Can you reproduce the data beneath, keeping every line exact?
## Begin Data shown
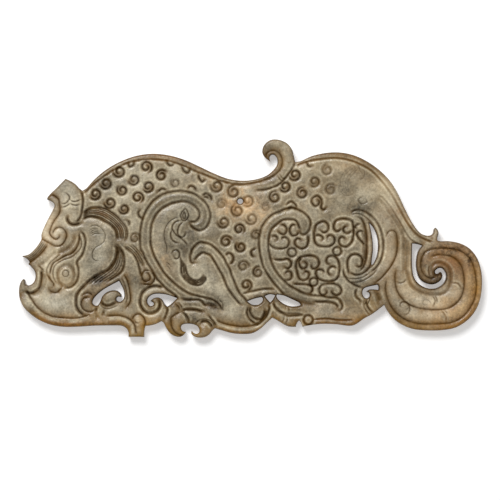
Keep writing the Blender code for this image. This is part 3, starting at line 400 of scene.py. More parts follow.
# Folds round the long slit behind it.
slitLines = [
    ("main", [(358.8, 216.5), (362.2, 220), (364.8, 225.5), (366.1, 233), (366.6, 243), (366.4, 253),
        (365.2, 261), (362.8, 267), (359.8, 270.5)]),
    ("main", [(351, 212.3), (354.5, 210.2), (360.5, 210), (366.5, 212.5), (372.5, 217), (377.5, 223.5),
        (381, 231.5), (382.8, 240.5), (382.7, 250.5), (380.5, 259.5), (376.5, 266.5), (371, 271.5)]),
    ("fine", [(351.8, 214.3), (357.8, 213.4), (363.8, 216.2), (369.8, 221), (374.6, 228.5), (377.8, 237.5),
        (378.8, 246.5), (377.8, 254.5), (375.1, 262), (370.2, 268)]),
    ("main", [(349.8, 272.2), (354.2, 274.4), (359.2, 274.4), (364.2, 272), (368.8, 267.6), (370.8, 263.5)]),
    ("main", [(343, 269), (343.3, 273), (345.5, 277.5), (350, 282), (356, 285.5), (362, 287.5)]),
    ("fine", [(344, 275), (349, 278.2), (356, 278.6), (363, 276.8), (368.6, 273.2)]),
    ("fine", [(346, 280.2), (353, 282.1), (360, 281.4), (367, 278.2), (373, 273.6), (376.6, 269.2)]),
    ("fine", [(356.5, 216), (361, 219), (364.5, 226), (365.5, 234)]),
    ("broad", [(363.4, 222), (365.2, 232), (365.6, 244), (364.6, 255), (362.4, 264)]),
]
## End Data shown
- Expected answer
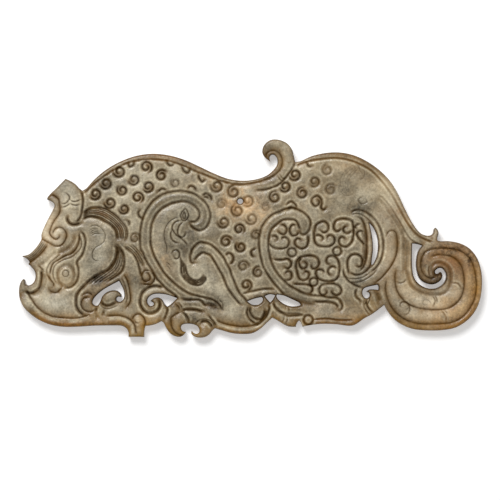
Keep writing the Blender code for this image. This is part 3, starting at line 400 of scene.py. More parts follow.
# Folds round the long slit behind it.
slitLines = [
    ("main", [(358.8, 216.5), (362.2, 220), (364.8, 225.5), (366.1, 233), (366.6, 243), (366.4, 253),
        (365.2, 261), (362.8, 267), (359.8, 270.5)]),
    ("main", [(351, 212.3), (354.5, 210.2), (360.5, 210), (366.5, 212.5), (372.5, 217), (377.5, 223.5),
        (381, 231.5), (382.8, 240.5), (382.7, 250.5), (380.5, 259.5), (376.5, 266.5), (371, 271.5)]),
    ("fine", [(351.8, 214.3), (357.8, 213.4), (363.8, 216.2), (369.8, 221), (374.6, 228.5), (377.8, 237.5),
        (378.8, 246.5), (377.8, 254.5), (375.1, 262), (370.2, 268)]),
    ("main", [(349.8, 272.2), (354.2, 274.4), (359.2, 274.4), (364.2, 272), (368.8, 267.6), (370.8, 263.5)]),
    ("main", [(343, 269), (343.3, 273), (345.5, 277.5), (350, 282), (356, 285.5), (362, 287.5)]),
    ("fine", [(344, 275), (349, 278.2), (356, 278.6), (363, 276.8), (368.6, 273.2)]),
    ("fine", [(346, 280.2), (353, 282.1), (360, 281.4), (367, 278.2), (373, 273.6), (376.6, 269.2)]),
    ("fine", [(356.5, 216), (361, 219), (364.5, 226), (365.5, 234)]),
    ("broad", [(363.4, 222), (365.2, 232), (365.6, 244), (364.6, 255), (362.4, 264)]),
]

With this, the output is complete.